• _ENTRIES SHOWN_
>> begin
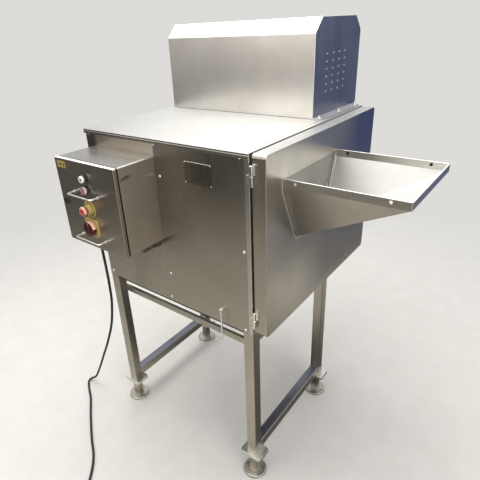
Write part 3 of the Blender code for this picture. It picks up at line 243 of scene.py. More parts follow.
def metal(name, base, rough, bump, scale, vary):
    """Turned, cast or polished metal with faint marks in every direction."""
    nodes, shader = new_material(name)
    marks = nodes.noise(scale, detail=5.0)
    soil = nodes.noise(scale * 0.18, detail=4.0, distortion=0.5)
    colour = nodes.mix(nodes.remap(marks, span=(0.3, 0.7)),
                       scaled(base, 1 - vary), scaled(base, 1 + vary * 0.7))
    colour = nodes.mix(nodes.remap(soil, span=(0.55, 0.8), to=(0.0, 0.4)),
                       colour, scaled(base, 0.62))
    nodes.link(colour, shader["Base Color"])
    shader["Metallic"].default_value = 1.0
    mark_rough = nodes.remap(marks, span=(0.3, 0.7), to=(max(0.03, rough - 0.06), rough + 0.06))
    soil_rough = nodes.remap(soil, span=(0.5, 0.8), to=(0.0, 0.12))
    nodes.link(nodes.math("ADD", mark_rough, soil_rough), shader["Roughness"])
    nodes.link(nodes.bump(marks, strength=bump, distance=0.0008), shader["Normal"])


def plastic(name, base, rough, scale, bump, vary, coat, wear):
    """Moulded plastic or rubber: fine moulding grain, slight fading and a dusty film."""
    nodes, shader = new_material(name)
    fine = nodes.noise(scale)
    fade = nodes.noise(scale * 0.05, detail=4.0, distortion=0.3)
    colour = nodes.mix(nodes.remap(fine, span=(0.3, 0.7)),
                       scaled(base, 1 - vary), scaled(base, 1 + vary))
    dust = tuple(min(1.0, c * 0.75 + 0.10) for c in base)
    colour = nodes.mix(nodes.remap(fade, span=(0.50, 0.78), to=(0.0, wear)), colour, dust)
    nodes.link(colour, shader["Base Color"])
    fine_rough = nodes.remap(fine, span=(0.3, 0.7), to=(rough - 0.05, rough + 0.06))
    fade_rough = nodes.remap(fade, span=(0.5, 0.8), to=(0.0, 0.14))
    nodes.link(nodes.math("ADD", fine_rough, fade_rough), shader["Roughness"])
    nodes.link(nodes.bump(fine, strength=bump, distance=0.0005), shader["Normal"])
    if coat:
        shader["Coat Weight"].default_value = coat
        shader["Coat Roughness"].default_value = 0.12


def belt_weave(name):
    """Blue woven belt, slightly soiled."""
    nodes, shader = new_material(name)
    threads = []
    for axis in "XY":
        wave = nodes.add("ShaderNodeTexWave", wave_type="BANDS", bands_direction=axis)
        wave.inputs["Scale"].default_value = 1.0
        nodes.link(nodes.coords((110.0,) * 3), wave.inputs["Vector"])
        threads.append(wave.outputs["Fac"])
    weave = nodes.math("MULTIPLY", *threads)
    soil = nodes.noise(14.0, detail=4.0)
    colour = nodes.mix(nodes.remap(weave, span=(0.0, 1.0)), (0.05, 0.16, 0.38), (0.10, 0.27, 0.58))
    colour = nodes.mix(nodes.remap(soil, span=(0.5, 0.8), to=(0.0, 0.45)),
                       colour, (0.16, 0.24, 0.34))
    nodes.link(colour, shader["Base Color"])
    nodes.link(nodes.remap(soil, span=(0.3, 0.7), to=(0.42, 0.62)), shader["Roughness"])
    nodes.link(nodes.bump(weave, strength=0.5, distance=0.0006), shader["Normal"])


# Many rows are lighter and darker copies of one stainless steel, painted light and shade: the
# darker front of the housing, the box and the door's front edge, the brighter hood front, tops and
# box side, the painted highlights on the strip and the lip's fold, the shaded lower lip, scoop
# outside, flap and inner leg faces, and the dark bluish reflections painted on the hood's infeed
# end and on the rail tops.
# name, base colour, roughness, grain axis, streak contrast, stain depth, waviness, finger marks
STEELS = [
    ("sheet_front", (0.44, 0.41, 0.36), 0.28, "Z", 0.035, 0.05, 0.04, 0.15),
    ("sheet_strip", (0.66, 0.63, 0.575), 0.30, "Z", 0.05, 0.10, 0.03, 0.5),
    ("sheet_side", (0.56, 0.54, 0.505), 0.30, "Z", 0.05, 0.10, 0.10, 0.5),
    ("sheet_top_lip", (0.25, 0.235, 0.205), 0.34, "X", 0.05, 0.10, 0.02, 0.5),
    ("sheet_top_fold", (0.86, 0.84, 0.80), 0.40, "X", 0.05, 0.10, 0.02, 0.5),
    ("sheet_top", (0.54, 0.535, 0.52), 0.50, "X", 0.05, 0.07, 0.10, 0.5),
    ("sheet_hood", (0.82, 0.795, 0.76), 0.34, "Z", 0.05, 0.10, 0.10, 0.5),
    ("sheet_hood_side", (0.275, 0.30, 0.38), 0.36, "Z", 0.02, 0.04, 0.02, 0.0),
    ("sheet_hood_top", (0.84, 0.835, 0.82), 0.34, "X", 0.05, 0.05, 0.10, 0.5),
    ("sheet_flange", (0.84, 0.83, 0.81), 0.50, "Y", 0.05, 0.05, 0.10, 0.5),
    ("sheet_box", (0.47, 0.44, 0.39), 0.28, "Z", 0.035, 0.05, 0.03, 0.15),
    ("sheet_box_top", (0.52, 0.50, 0.465), 0.28, "X", 0.12, 0.14, 0.05, 0.5),
    ("sheet_box_side", (0.62, 0.575, 0.505), 0.31, "Z", 0.03, 0.05, 0.03, 0.1),
    ("sheet_scoop", (0.62, 0.60, 0.56), 0.30, "X", 0.05, 0.10, 0.06, 0.5),
    ("sheet_scoop_inside", (0.83, 0.82, 0.795), 0.46, "X", 0.05, 0.04, 0.04, 0.5),
    ("sheet_scoop_outside", (0.50, 0.475, 0.43), 0.30, "X", 0.05, 0.10, 0.06, 0.5),
    ("sheet_flap", (0.31, 0.295, 0.27), 0.30, "Z", 0.05, 0.10, 0.06, 0.5),
    ("sheet_door_top", (0.79, 0.78, 0.76), 0.52, "Y", 0.05, 0.04, 0.10, 0.5),
    ("sheet_door_edge", (0.50, 0.465, 0.41), 0.32, "Z", 0.04, 0.10, 0.03, 0.5),
    ("sheet_door_face", (0.56, 0.54, 0.505), 0.30, "Z", 0.05, 0.10, 0.06, 0.3),
    ("tube_steel", (0.50, 0.475, 0.42), 0.34, "Z", 0.05, 0.10, 0.02, 0.5),
    ("tube_steel_inside", (0.33, 0.31, 0.275), 0.34, "Z", 0.05, 0.10, 0.02, 0.5),
    ("rail_steel", (0.50, 0.475, 0.42), 0.34, "Y", 0.05, 0.10, 0.02, 0.5),
    ("rail_steel_top", (0.20, 0.205, 0.25), 0.34, "Y", 0.05, 0.10, 0.02, 0.5),
    ("rail_steel_across", (0.50, 0.475, 0.42), 0.34, "X", 0.05, 0.10, 0.02, 0.5),
    ("collar_plate", (0.80, 0.785, 0.75), 0.28, "X", 0.05, 0.10, 0.02, 0.5),
    ("inner_sheet", (0.50, 0.49, 0.47), 0.36, "X", 0.05, 0.16, 0.10, 0.5),
    ("etched_plate", (0.27, 0.25, 0.215), 0.27, "Z", 0.03, 0.10, 0.0, 0.5),
    ("plate_line", (0.20, 0.19, 0.165), 0.35, "X", 0.05, 0.10, 0.0, 0.5),
]
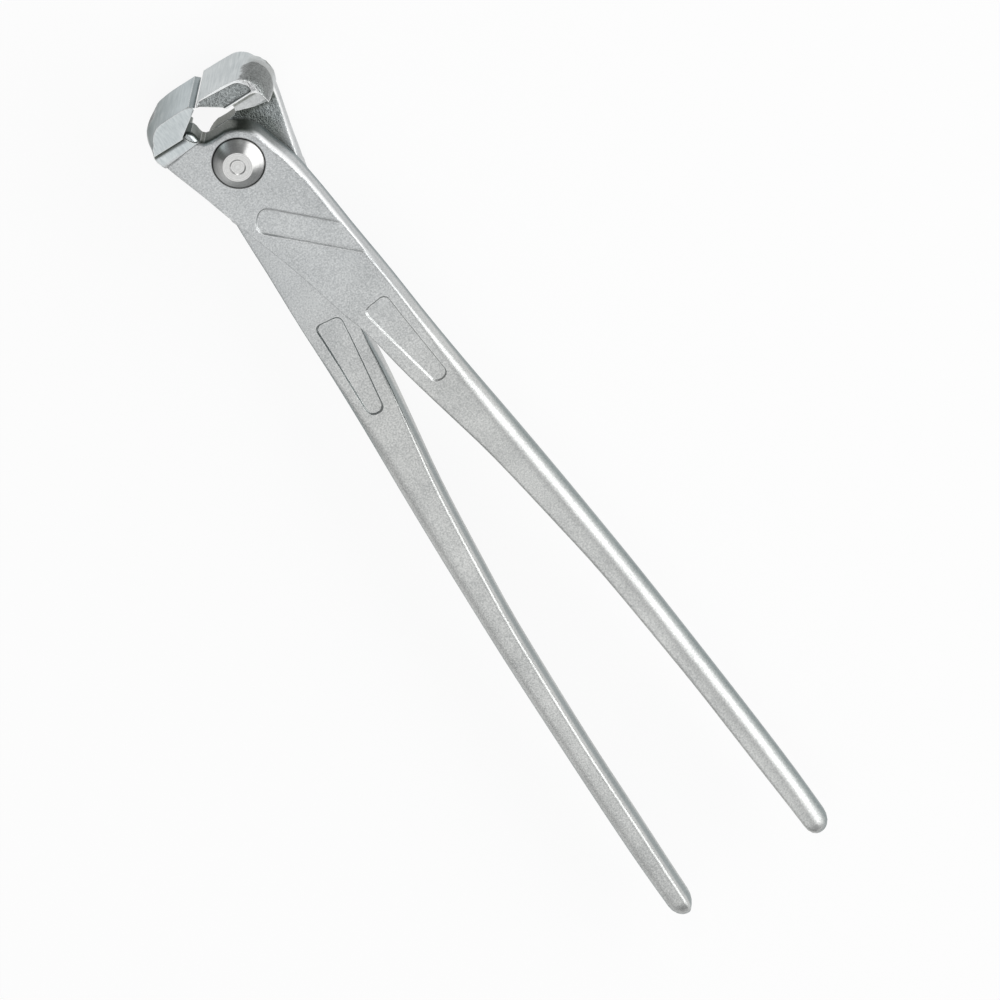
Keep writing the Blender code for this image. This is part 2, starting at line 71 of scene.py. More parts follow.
>> end
• _WORK TO DO_
Looking at the data above, show all lines where the word "Blender" occurs.

• _EXERCISE OUTPUT_
Write part 3 of the Blender code for this picture. It picks up at line 243 of scene.py. More parts follow.
Keep writing the Blender code for this image. This is part 2, starting at line 71 of scene.py. More parts follow.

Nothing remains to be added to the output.